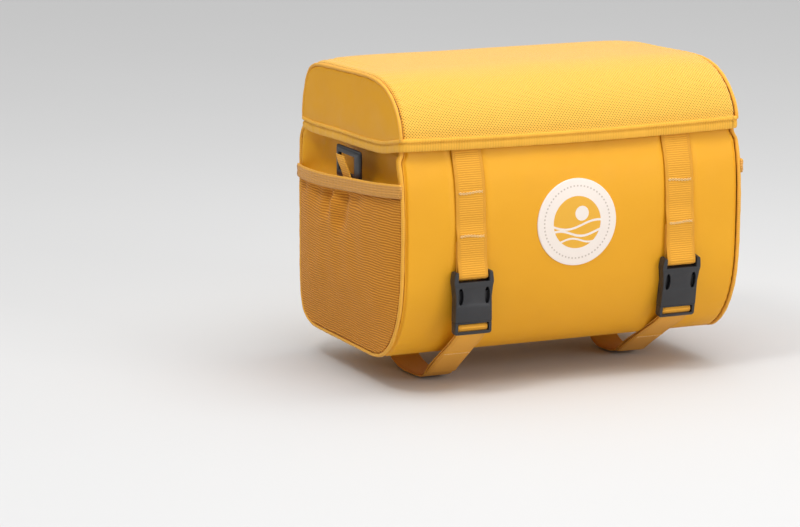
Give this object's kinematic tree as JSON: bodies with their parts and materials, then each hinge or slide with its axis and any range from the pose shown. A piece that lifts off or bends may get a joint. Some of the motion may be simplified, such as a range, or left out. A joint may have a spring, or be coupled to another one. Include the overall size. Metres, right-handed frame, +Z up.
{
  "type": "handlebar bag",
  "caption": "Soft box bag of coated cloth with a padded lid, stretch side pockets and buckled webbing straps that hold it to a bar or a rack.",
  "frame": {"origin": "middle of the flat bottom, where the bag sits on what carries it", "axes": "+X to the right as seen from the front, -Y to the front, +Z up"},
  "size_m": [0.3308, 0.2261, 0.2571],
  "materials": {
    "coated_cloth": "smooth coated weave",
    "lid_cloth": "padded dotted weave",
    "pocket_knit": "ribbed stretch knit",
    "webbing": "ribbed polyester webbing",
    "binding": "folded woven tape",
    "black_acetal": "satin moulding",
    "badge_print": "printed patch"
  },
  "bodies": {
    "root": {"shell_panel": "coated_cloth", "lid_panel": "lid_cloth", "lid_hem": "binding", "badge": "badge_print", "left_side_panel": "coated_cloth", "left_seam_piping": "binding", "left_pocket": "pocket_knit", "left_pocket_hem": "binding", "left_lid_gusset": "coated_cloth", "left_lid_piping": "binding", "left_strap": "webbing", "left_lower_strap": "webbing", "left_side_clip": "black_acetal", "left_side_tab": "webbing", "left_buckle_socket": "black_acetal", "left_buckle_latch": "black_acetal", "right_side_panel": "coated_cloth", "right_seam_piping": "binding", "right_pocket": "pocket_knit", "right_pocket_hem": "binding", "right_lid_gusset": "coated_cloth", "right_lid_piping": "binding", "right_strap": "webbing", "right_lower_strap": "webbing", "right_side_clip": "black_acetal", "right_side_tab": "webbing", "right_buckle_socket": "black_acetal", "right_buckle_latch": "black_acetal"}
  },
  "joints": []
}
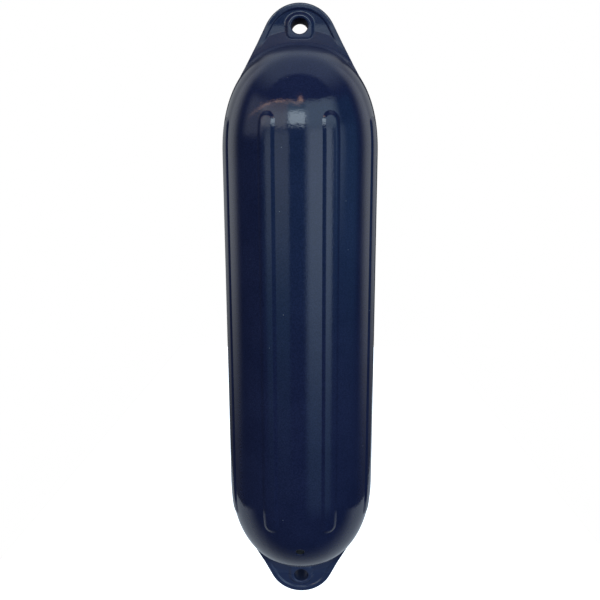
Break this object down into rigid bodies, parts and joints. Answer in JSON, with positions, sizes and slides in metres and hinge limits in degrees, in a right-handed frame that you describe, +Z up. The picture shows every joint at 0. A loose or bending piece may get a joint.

=======

→ STATED PROBLEM
Print the listing above in full, exactly as it is.

→ TASK ANSWER
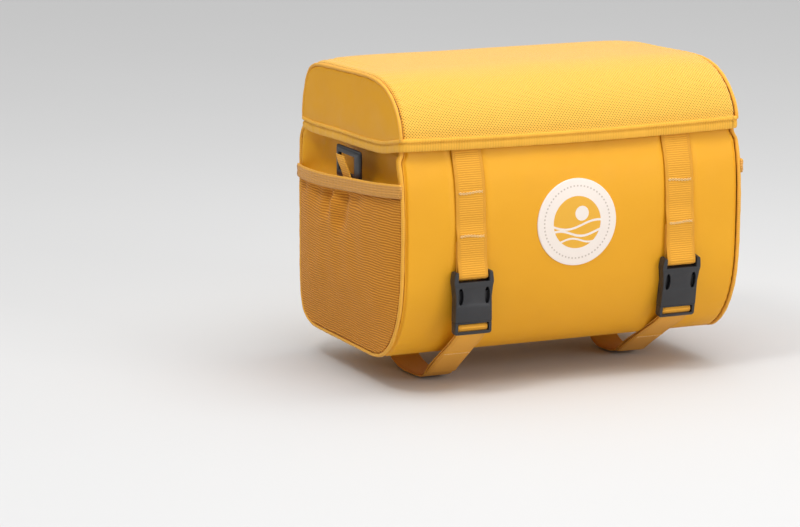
Give this object's kinematic tree as JSON: bodies with their parts and materials, then each hinge or slide with its axis and any range from the pose shown. A piece that lifts off or bends may get a joint. Some of the motion may be simplified, such as a range, or left out. A joint may have a spring, or be coupled to another one. Include the overall size. Metres, right-handed frame, +Z up.
{
  "type": "handlebar bag",
  "caption": "Soft box bag of coated cloth with a padded lid, stretch side pockets and buckled webbing straps that hold it to a bar or a rack.",
  "frame": {"origin": "middle of the flat bottom, where the bag sits on what carries it", "axes": "+X to the right as seen from the front, -Y to the front, +Z up"},
  "size_m": [0.3308, 0.2261, 0.2571],
  "materials": {
    "coated_cloth": "smooth coated weave",
    "lid_cloth": "padded dotted weave",
    "pocket_knit": "ribbed stretch knit",
    "webbing": "ribbed polyester webbing",
    "binding": "folded woven tape",
    "black_acetal": "satin moulding",
    "badge_print": "printed patch"
  },
  "bodies": {
    "root": {"shell_panel": "coated_cloth", "lid_panel": "lid_cloth", "lid_hem": "binding", "badge": "badge_print", "left_side_panel": "coated_cloth", "left_seam_piping": "binding", "left_pocket": "pocket_knit", "left_pocket_hem": "binding", "left_lid_gusset": "coated_cloth", "left_lid_piping": "binding", "left_strap": "webbing", "left_lower_strap": "webbing", "left_side_clip": "black_acetal", "left_side_tab": "webbing", "left_buckle_socket": "black_acetal", "left_buckle_latch": "black_acetal", "right_side_panel": "coated_cloth", "right_seam_piping": "binding", "right_pocket": "pocket_knit", "right_pocket_hem": "binding", "right_lid_gusset": "coated_cloth", "right_lid_piping": "binding", "right_strap": "webbing", "right_lower_strap": "webbing", "right_side_clip": "black_acetal", "right_side_tab": "webbing", "right_buckle_socket": "black_acetal", "right_buckle_latch": "black_acetal"}
  },
  "joints": []
}
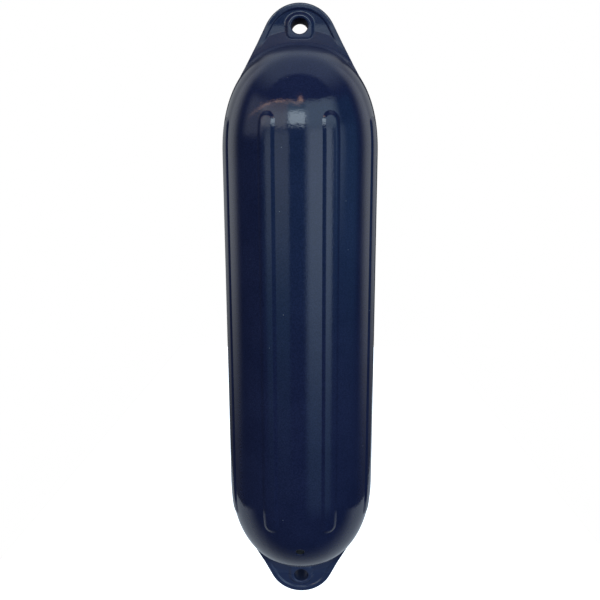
Break this object down into rigid bodies, parts and joints. Answer in JSON, with positions, sizes and slides in metres and hinge limits in degrees, in a right-handed frame that you describe, +Z up. The picture shows every joint at 0. A loose or bending piece may get a joint.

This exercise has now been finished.